How to Practice Python: Data Science and Pandas
For this week’s How to Practice Python series, I wanted to go over the basics for practicing Python Pandas and other tools in the Python data science stack. This is for those who are new to Python data science and also as a refresher for me, since I’ve been doing more Python for cloud and AWS development lately. However, I’ve been itching to revisit the tools I was working with heavily a few years ago, so I thought I’d share some of the resources I used then and will use again to freshen up my skills in this area.
Core Packages for Python Data Science
In this section, we discuss the packages you’ll need to practice Python data science on your local machine, and what tools those packages also include. However, working online is a reasonable choice as well, since there are many free resources to do this. We discuss some online resources in a later section, but you may want to read through this to learn what the core packages are, even if you don’t install them locally.

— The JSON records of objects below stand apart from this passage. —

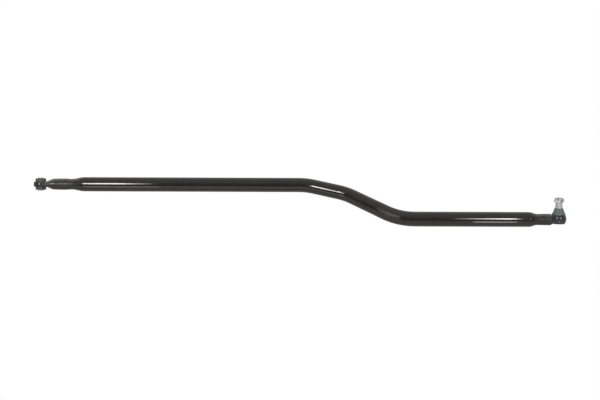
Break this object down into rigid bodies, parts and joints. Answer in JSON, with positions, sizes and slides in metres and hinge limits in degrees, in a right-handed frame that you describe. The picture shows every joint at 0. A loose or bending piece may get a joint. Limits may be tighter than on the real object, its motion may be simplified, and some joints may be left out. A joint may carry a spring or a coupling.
{
  "type": "tie rod",
  "caption": "Bent tubular tie rod with a rubber-bushed eye at one end and a greased ball joint with castle nut at the other.",
  "frame": {"origin": "centre of the bore of the bush's inner sleeve", "axes": "+X along the straight runs of the rod towards the ball joint, +Z along the bush bore and parallel to the ball stud, -Y is the side the picture is taken from"},
  "size_m": [1.6727, 0.174, 0.1406],
  "materials": {
    "black_paint": "gloss black paint on steel",
    "phosphated_steel": "dark phosphated steel",
    "bush_rubber": "matt black rubber",
    "white_plastic": "natural acetal",
    "spring_steel": "drawn spring steel",
    "stud_steel": "ground steel, lightly oiled",
    "boot_rubber": "matt blue-grey rubber",
    "zinc_plate": "bright zinc plate"
  },
  "bodies": {
    "bush_core": {"bush_inner_sleeve": "phosphated_steel"},
    "rod": {"rod_tube": "black_paint", "eye_end": "black_paint", "bush_rubber_upper": "bush_rubber", "bush_rubber_lower": "bush_rubber", "joint_housing": "black_paint", "upper_bearing_shell": "white_plastic", "lower_bearing_shell": "white_plastic", "preload_spring": "spring_steel", "cover_plate": "black_paint", "boot_lower_ring": "spring_steel"},
    "boot_wall": {"dust_boot": "boot_rubber"},
    "boot_neck": {"boot_upper_ring": "spring_steel"},
    "stud": {"ball_stud": "stud_steel", "castle_nut": "zinc_plate", "split_pin": "zinc_plate"}
  },
  "joints": [
    {"name": "bush_twist", "type": "hinge", "parent": "bush_core", "child": "rod", "pos_m": [0, 0, 0], "axis": [0, 0, 1], "range_deg": [-15, 15], "stiffness_Nm_per_rad": 60},
    {"name": "stud_swing_x", "type": "hinge", "parent": "rod", "child": "boot_wall", "pos_m": [1.627, -0.12781, -0.08858], "axis": [1, 0, 0], "range_deg": [-18, 18], "deforming": ["dust_boot"]},
    {"name": "stud_swing_y", "type": "hinge", "parent": "boot_wall", "child": "boot_neck", "pos_m": [1.627, -0.12781, -0.08858], "axis": [0, 1, 0], "range_deg": [-18, 18], "deforming": ["dust_boot"]},
    {"name": "stud_spin", "type": "hinge", "parent": "boot_neck", "child": "stud", "pos_m": [1.627, -0.12781, -0.08858], "axis": [0, 0, 1], "continuous": true}
  ]
}
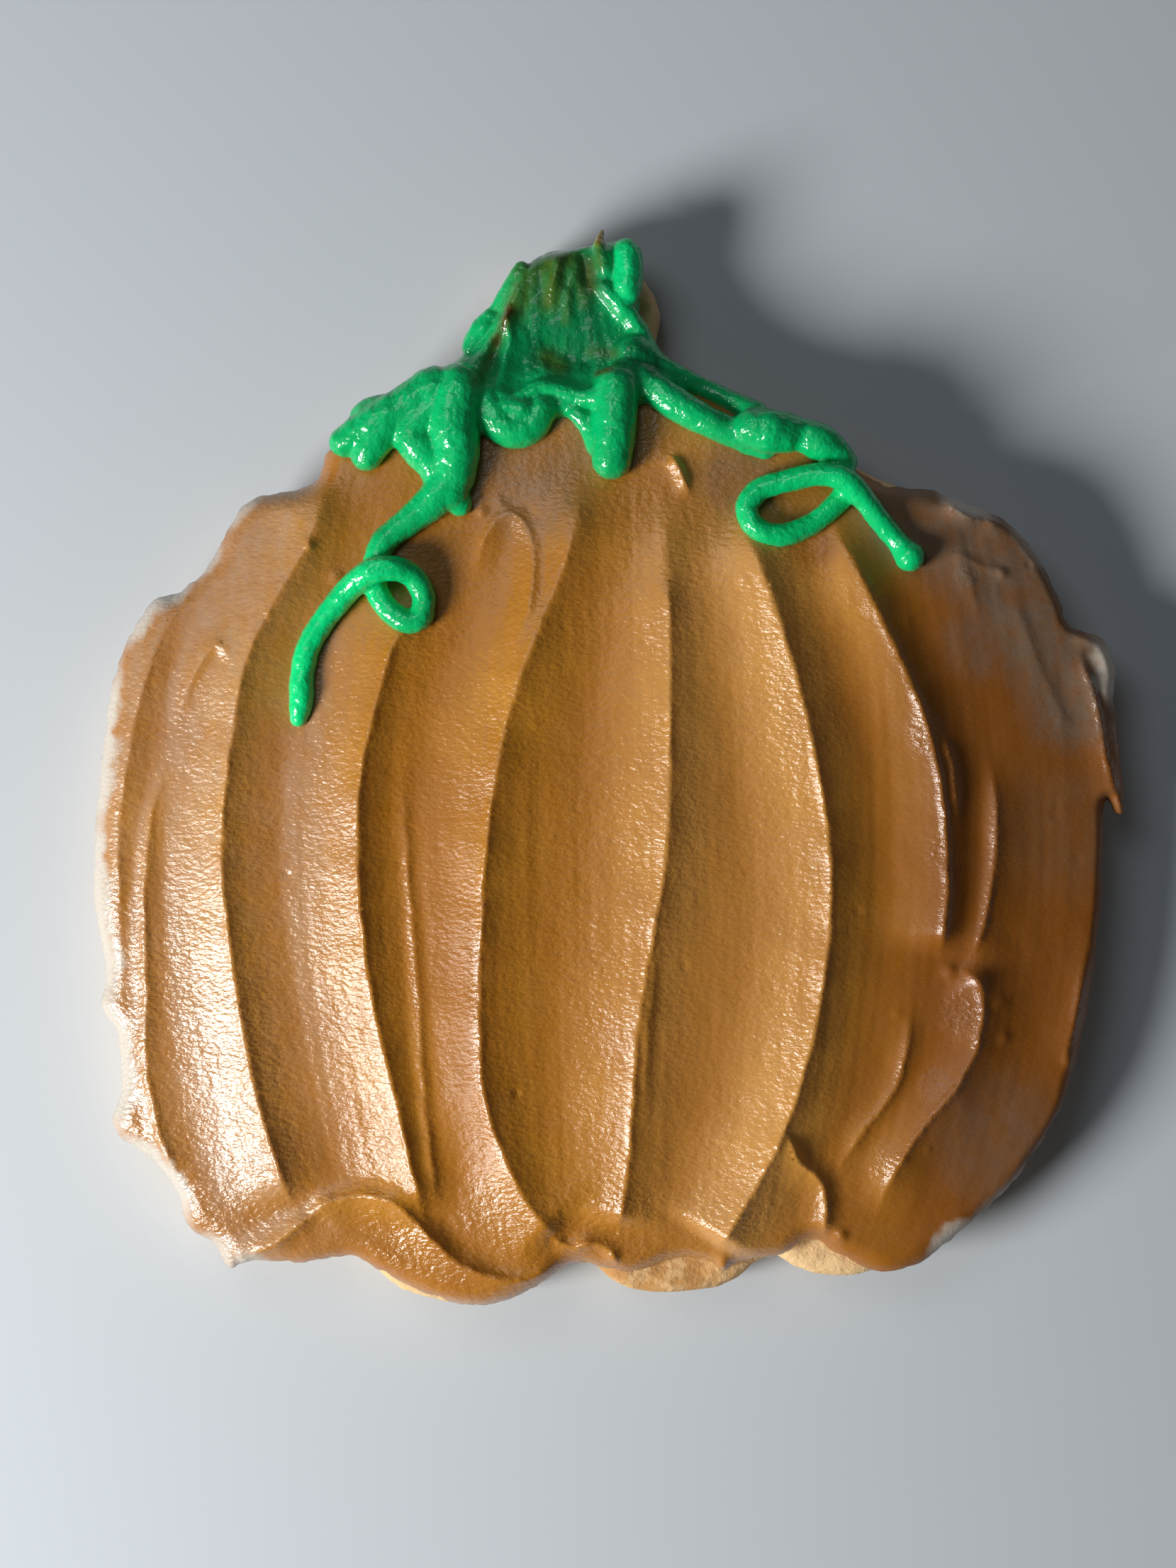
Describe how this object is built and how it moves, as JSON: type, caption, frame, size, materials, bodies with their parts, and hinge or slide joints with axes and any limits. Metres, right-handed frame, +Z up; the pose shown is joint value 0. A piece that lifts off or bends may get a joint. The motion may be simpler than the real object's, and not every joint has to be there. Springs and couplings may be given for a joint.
{
  "type": "pumpkin-shaped iced cookie",
  "caption": "Flat pumpkin-shaped sugar cookie with ridged, knife-swept orange icing and a piped green stem with curling vines.",
  "frame": {"origin": "middle of the biscuit's flat underside", "axes": "+Z up out of the icing; +Y towards the stem; +X to the right when the stem points away"},
  "size_m": [0.1009, 0.1054, 0.0141],
  "materials": {
    "biscuit": "pale baked crumb, matt and finely pitted",
    "orange_icing": "soft satin buttercream with a fine grain",
    "green_icing": "moist, glossy piped icing"
  },
  "bodies": {
    "root": {"biscuit": "biscuit", "orange_icing": "orange_icing", "green_icing": "green_icing"}
  },
  "joints": []
}
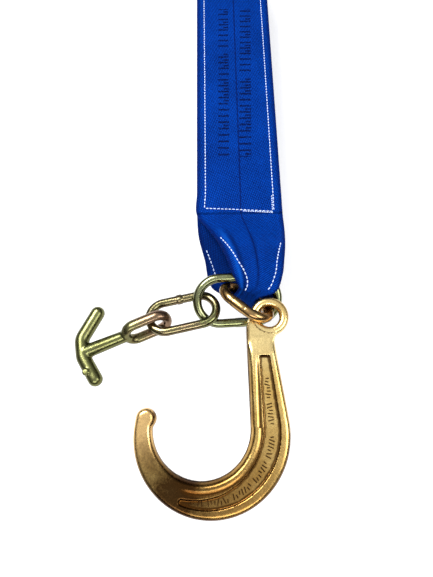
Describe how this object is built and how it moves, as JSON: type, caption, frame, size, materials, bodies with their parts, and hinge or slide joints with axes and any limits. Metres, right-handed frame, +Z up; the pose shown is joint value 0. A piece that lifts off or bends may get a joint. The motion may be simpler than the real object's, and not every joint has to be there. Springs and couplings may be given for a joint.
{
  "type": "tow bridle strap leg",
  "caption": "Flat webbing tow bridle leg with an eye at each end, a J-hook and a chain-hung T-hook on the lower eye and an oblong link in the upper eye.",
  "frame": {"origin": "on the strap's centre line, at its underside, where the lower eye starts to wrap its fittings", "axes": "+Y along the strap to its upper eye, +Z up from the surface the leg lies on, +X to the right seen from above with the hooks towards the viewer"},
  "size_m": [0.2325, 0.9577, 0.0444],
  "materials": {
    "webbing": "woven polyester",
    "thread": "bonded thread",
    "zinc_green": "yellow-green zinc plate, satin",
    "zinc_iridescent": "iridescent zinc plate, satin",
    "chromate_brown": "yellow chromate, satin",
    "chromate_gold": "yellow chromate on a forging, satin",
    "chromate_olive": "yellow chromate on a forging, satin"
  },
  "bodies": {
    "strap": {"outer_web": "webbing", "inner_ply_front": "webbing", "inner_ply_back": "webbing", "seam_left": "thread", "seam_right": "thread", "cross_seam_lower": "thread", "back_tack": "thread", "cross_seam_upper": "thread", "hem_lower_left": "thread", "hem_lower_right": "thread", "hem_upper_left": "thread", "hem_upper_right": "thread", "back_row_lower_left": "thread", "back_row_lower_right": "thread", "back_row_upper_left": "thread", "back_row_upper_right": "thread"},
    "master_link": {"master_link": "zinc_green"},
    "chain_link": {"chain_link": "zinc_iridescent"},
    "t_hook": {"t_hook": "chromate_olive"},
    "coupling_ring": {"coupling_ring": "chromate_brown"},
    "j_hook": {"j_hook": "chromate_gold"},
    "upper_link": {"upper_link": "zinc_green"}
  },
  "joints": [
    {"name": "master_link_swing", "type": "hinge", "parent": "strap", "child": "master_link", "pos_m": [-0.00705, 0.00333, 0.0268], "axis": [0.9972, 0.0592, -0.0454], "range_deg": [0, 8]},
    {"name": "chain_link_swing", "type": "hinge", "parent": "master_link", "child": "chain_link", "pos_m": [-0.05008, -0.02171, 0.01825], "axis": [-0.0344, 0.9044, 0.4253], "range_deg": [-12, 0]},
    {"name": "t_hook_swing", "type": "hinge", "parent": "chain_link", "child": "t_hook", "pos_m": [-0.10115, -0.04072, 0.01587], "axis": [-0.2123, 0.9481, -0.2368], "range_deg": [-30, 30]},
    {"name": "coupling_ring_swing", "type": "hinge", "parent": "strap", "child": "coupling_ring", "pos_m": [0.01181, -0.0164, 0.011], "axis": [0.7436, -0.6533, 0.1426], "range_deg": [0, 5]},
    {"name": "j_hook_swing", "type": "hinge", "parent": "coupling_ring", "child": "j_hook", "pos_m": [0.02347, -0.04196, 0.02802], "axis": [0.5146, 0.4229, -0.7459], "range_deg": [0, 10]},
    {"name": "upper_link_swing", "type": "hinge", "parent": "strap", "child": "upper_link", "pos_m": [0, 0.57716, 0.00974], "axis": [1, 0, 0], "range_deg": [0, 45]}
  ]
}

If you don’t already have a technique for installing Python packages, a lot of folks get started with something called Anaconda. Personally, I prefer pip and a virtual environment. A core set of packages to get you started consists of JupyterLab, Pandas and Seaborn. Here are a couple of bash aliases I wrote recently that you might find useful.
alias venv='python -m venv .venv && source .venv/bin/activate && \
python -m pip install --upgrade pip'
alias datasci='pip install jupyterlab pandas seaborn'
The resources in the next section go over many of these tools in depth (and we need more resources here that cover them as well) but, very briefly:
JupyterLab allows you to run “jupyter lab” to get a web-based, multi-pane IDE based on Jupyter Notebook. It also includes IPython, a popular advanced Python shell. For a more complete introduction to Jupyter Lab, check out our article
The Pandas package implements the DataFrames object, a two-dimensional table of values that can be used to load, transform, select, and analyze various forms of data sets.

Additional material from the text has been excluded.